> Goal
Write out the listing below again, precisely as it is given.

> Recorded data
•••

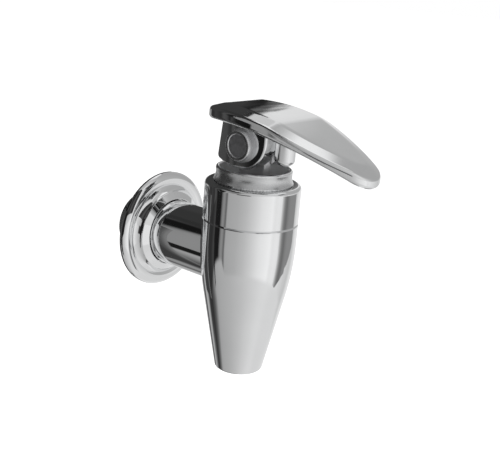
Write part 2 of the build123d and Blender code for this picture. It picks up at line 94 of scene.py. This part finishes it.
# Further down: what the tapering spout and the underside of the shank mirror
STEEP_BAND = [
    (-180, 0.5), (-152, 0.42), (-143, 0.08), (-131, 0.3), (-123, 0.3), (-115, 0.08), (-108, 0.03),
    (-102, 0.07), (-97, 0.1), (-91, 0.2), (-84, 0.38), (-74, 0.42), (-40, 0.48), (-9, 0.57), (15, 0.66),
    (46, 0.76), (60, 0.78), (80, 0.745), (123, 0.745), (135, 0.77), (152, 0.85), (180, 0.85),
]
# Above the horizon: grey on the left, and paler in front and on the right
HIGH_BAND = [
    (-180, 0.05), (-101, 0.055), (-98, 0.008), (-87, 0.008), (-84, 0.26), (-60, 0.32), (-50, 0.22),
    (-36, 0.25), (-26, 0.44), (-10, 0.5), (50, 0.8), (90, 0.46), (120, 0.42), (140, 0.42), (163, 0.47),
    (169, 0.78), (180, 0.82),
]
# Overhead
CEILING_BAND = [
    (-180, 0.95), (-66, 0.95), (-56, 0.2), (-36, 0.2), (-20, 0.5), (100, 0.55), (128, 0.95), (155, 0.95),
    (160, 0.55), (163, 0.46), (172, 0.46), (177, 0.95),
]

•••

> Task result
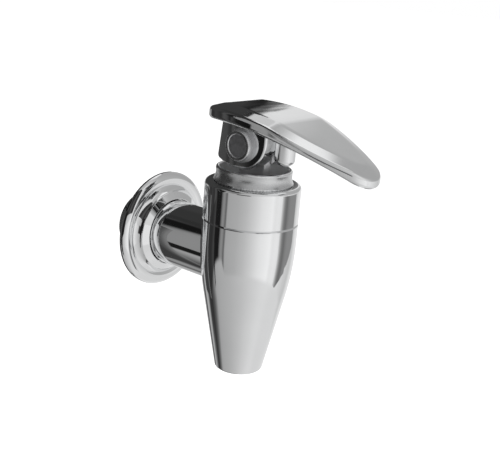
Write part 2 of the build123d and Blender code for this picture. It picks up at line 94 of scene.py. This part finishes it.
# Further down: what the tapering spout and the underside of the shank mirror
STEEP_BAND = [
    (-180, 0.5), (-152, 0.42), (-143, 0.08), (-131, 0.3), (-123, 0.3), (-115, 0.08), (-108, 0.03),
    (-102, 0.07), (-97, 0.1), (-91, 0.2), (-84, 0.38), (-74, 0.42), (-40, 0.48), (-9, 0.57), (15, 0.66),
    (46, 0.76), (60, 0.78), (80, 0.745), (123, 0.745), (135, 0.77), (152, 0.85), (180, 0.85),
]
# Above the horizon: grey on the left, and paler in front and on the right
HIGH_BAND = [
    (-180, 0.05), (-101, 0.055), (-98, 0.008), (-87, 0.008), (-84, 0.26), (-60, 0.32), (-50, 0.22),
    (-36, 0.25), (-26, 0.44), (-10, 0.5), (50, 0.8), (90, 0.46), (120, 0.42), (140, 0.42), (163, 0.47),
    (169, 0.78), (180, 0.82),
]
# Overhead
CEILING_BAND = [
    (-180, 0.95), (-66, 0.95), (-56, 0.2), (-36, 0.2), (-20, 0.5), (100, 0.55), (128, 0.95), (155, 0.95),
    (160, 0.55), (163, 0.46), (172, 0.46), (177, 0.95),
]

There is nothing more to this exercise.